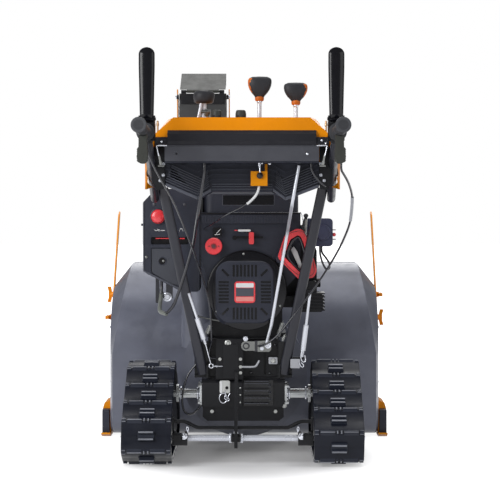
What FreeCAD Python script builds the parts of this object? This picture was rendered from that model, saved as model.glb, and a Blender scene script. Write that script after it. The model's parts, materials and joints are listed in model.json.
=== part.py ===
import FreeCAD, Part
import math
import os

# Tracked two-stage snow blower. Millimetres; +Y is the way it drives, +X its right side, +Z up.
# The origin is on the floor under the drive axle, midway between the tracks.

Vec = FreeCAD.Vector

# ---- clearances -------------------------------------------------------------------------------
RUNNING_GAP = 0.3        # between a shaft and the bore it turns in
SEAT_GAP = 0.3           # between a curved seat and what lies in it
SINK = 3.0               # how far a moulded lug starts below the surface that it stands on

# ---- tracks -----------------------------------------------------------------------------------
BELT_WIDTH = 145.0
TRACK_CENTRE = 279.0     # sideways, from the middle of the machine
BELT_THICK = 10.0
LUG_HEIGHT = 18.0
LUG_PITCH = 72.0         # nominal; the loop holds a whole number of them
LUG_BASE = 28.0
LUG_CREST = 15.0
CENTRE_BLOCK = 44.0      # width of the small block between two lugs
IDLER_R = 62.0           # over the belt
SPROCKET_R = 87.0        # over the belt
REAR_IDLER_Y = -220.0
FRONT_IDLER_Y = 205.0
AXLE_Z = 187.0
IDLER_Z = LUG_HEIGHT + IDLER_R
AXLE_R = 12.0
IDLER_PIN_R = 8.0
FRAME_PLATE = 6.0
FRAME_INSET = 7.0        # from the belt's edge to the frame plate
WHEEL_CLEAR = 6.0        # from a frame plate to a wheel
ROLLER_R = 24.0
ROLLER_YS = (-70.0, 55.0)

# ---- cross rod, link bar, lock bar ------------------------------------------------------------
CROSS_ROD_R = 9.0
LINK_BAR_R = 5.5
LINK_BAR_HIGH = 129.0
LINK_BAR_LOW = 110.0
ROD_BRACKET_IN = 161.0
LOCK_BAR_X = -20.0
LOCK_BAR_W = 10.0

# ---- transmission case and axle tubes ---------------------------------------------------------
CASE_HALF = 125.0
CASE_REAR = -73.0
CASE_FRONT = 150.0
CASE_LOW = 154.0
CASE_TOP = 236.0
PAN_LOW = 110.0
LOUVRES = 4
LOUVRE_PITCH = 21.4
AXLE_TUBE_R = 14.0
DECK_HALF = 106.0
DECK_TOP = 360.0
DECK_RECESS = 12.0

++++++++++

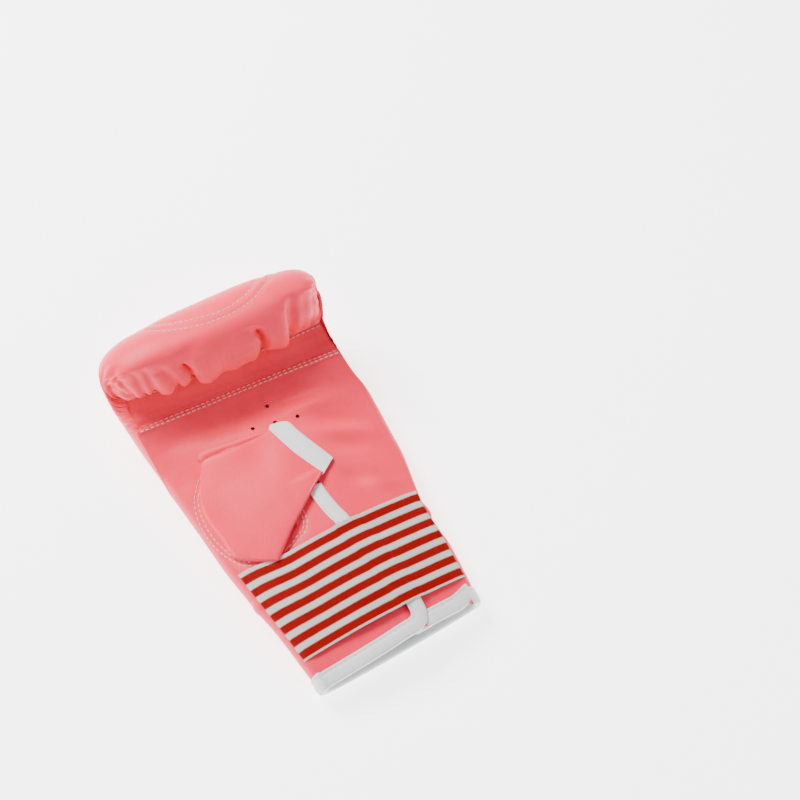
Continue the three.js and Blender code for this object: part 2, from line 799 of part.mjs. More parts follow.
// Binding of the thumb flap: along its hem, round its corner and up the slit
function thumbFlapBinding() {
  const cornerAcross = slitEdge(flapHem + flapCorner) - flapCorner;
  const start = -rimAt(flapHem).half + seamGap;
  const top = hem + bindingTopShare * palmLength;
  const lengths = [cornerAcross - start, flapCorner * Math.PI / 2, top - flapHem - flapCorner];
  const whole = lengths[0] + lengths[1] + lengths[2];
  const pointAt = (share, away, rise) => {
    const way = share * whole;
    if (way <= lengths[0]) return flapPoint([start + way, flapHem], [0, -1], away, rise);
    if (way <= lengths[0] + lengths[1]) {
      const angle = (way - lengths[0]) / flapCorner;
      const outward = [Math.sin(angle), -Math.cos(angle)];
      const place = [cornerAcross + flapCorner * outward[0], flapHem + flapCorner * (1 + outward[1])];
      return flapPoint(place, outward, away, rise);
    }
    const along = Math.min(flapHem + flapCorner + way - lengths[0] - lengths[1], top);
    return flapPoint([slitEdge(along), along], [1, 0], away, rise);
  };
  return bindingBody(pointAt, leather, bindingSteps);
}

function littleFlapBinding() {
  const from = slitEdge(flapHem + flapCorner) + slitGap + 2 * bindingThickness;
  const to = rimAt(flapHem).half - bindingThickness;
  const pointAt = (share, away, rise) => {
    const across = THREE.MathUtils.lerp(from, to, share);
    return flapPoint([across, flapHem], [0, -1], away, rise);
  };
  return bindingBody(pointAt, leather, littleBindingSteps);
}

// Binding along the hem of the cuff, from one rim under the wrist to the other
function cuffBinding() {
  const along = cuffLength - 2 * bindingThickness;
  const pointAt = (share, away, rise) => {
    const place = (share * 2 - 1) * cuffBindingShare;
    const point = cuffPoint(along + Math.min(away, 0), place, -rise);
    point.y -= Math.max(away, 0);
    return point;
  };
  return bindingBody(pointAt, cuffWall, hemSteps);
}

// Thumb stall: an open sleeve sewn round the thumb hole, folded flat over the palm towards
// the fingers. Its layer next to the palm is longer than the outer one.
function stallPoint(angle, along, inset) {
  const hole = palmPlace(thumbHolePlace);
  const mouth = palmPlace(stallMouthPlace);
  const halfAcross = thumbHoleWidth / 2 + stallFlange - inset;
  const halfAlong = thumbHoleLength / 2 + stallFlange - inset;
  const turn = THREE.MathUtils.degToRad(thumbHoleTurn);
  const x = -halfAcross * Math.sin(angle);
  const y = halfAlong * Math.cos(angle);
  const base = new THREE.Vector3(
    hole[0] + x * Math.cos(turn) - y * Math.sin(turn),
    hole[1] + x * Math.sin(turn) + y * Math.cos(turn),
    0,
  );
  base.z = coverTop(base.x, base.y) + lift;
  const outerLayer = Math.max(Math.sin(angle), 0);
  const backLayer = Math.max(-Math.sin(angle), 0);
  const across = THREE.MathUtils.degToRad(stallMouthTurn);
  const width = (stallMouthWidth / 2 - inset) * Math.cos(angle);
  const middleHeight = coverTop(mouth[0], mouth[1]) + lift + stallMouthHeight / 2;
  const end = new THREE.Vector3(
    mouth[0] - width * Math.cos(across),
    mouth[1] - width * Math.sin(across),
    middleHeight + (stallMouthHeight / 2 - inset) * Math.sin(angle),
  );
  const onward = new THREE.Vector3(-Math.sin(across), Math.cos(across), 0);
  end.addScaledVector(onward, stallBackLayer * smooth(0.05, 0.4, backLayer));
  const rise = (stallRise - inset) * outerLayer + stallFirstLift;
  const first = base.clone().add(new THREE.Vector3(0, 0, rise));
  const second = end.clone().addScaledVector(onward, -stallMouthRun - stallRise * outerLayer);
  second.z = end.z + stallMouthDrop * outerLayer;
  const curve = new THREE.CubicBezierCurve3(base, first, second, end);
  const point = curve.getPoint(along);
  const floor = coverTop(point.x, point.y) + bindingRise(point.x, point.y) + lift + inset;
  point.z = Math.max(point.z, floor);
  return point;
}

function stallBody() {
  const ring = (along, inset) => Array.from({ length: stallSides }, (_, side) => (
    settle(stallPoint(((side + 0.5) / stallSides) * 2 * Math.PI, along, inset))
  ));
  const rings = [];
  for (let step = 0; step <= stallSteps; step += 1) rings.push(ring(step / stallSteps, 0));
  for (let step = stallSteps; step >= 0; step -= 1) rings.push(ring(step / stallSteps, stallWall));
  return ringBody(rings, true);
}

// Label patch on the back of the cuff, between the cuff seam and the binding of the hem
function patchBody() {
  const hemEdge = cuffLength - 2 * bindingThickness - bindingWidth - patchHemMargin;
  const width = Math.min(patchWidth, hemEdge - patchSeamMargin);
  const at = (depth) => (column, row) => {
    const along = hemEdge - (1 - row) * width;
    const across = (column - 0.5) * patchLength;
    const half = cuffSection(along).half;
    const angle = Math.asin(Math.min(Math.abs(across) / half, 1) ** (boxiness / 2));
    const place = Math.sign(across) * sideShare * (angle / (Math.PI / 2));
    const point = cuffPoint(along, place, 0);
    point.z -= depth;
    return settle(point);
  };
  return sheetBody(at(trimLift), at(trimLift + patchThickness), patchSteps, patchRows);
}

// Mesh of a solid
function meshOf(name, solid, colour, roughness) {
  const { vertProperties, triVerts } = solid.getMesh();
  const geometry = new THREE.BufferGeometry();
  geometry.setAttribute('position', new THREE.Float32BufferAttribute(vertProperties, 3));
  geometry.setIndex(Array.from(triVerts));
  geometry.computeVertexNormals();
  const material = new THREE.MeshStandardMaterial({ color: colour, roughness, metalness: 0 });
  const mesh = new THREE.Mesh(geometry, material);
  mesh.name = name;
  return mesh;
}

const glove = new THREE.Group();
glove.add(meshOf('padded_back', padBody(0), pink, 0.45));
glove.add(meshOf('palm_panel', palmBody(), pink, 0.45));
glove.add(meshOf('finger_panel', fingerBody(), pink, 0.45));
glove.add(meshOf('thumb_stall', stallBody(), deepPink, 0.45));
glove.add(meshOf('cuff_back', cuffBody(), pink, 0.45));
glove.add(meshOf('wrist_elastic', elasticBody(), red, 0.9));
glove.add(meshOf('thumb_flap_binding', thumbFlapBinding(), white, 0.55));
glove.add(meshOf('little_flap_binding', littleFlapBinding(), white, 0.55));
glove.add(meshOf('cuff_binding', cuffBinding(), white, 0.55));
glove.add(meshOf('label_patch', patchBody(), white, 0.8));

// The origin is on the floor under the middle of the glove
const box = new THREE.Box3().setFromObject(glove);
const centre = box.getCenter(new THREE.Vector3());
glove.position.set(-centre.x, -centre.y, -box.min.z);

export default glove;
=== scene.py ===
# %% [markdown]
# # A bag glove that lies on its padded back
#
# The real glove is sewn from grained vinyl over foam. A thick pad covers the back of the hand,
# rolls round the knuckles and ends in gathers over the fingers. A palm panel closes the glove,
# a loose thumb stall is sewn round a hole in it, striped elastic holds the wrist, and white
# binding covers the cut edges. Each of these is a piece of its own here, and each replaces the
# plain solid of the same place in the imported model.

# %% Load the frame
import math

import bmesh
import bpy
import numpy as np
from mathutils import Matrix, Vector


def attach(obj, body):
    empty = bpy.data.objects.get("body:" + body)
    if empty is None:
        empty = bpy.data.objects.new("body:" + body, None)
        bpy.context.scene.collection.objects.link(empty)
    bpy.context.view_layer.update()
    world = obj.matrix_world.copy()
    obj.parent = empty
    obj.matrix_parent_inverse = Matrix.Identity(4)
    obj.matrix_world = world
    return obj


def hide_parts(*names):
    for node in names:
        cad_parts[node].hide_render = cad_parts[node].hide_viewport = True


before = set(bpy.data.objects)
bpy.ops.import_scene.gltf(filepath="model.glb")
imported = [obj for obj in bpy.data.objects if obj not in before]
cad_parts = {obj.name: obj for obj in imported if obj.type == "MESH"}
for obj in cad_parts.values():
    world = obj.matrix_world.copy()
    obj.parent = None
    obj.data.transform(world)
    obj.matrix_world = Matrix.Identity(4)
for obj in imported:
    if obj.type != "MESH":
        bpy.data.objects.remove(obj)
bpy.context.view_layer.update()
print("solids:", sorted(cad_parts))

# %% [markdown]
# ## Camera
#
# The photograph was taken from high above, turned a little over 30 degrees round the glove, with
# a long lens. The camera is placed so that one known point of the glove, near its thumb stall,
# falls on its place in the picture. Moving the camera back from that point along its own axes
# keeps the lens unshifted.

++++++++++

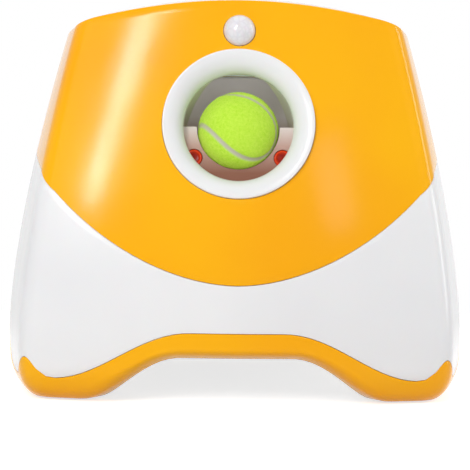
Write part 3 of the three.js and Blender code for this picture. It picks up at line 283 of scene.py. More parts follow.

++++++++++

Written problem: Copy out exactly the lines running from the one with "What FreeCAD Python" to the one with "it stands on", including both ends, and nothing more.

Answer to the problem:
What FreeCAD Python script builds the parts of this object? This picture was rendered from that model, saved as model.glb, and a Blender scene script. Write that script after it. The model's parts, materials and joints are listed in model.json.
=== part.py ===
import FreeCAD, Part
import math
import os

# Tracked two-stage snow blower. Millimetres; +Y is the way it drives, +X its right side, +Z up.
# The origin is on the floor under the drive axle, midway between the tracks.

Vec = FreeCAD.Vector

# ---- clearances -------------------------------------------------------------------------------
RUNNING_GAP = 0.3        # between a shaft and the bore it turns in
SEAT_GAP = 0.3           # between a curved seat and what lies in it
SINK = 3.0               # how far a moulded lug starts below the surface that it stands on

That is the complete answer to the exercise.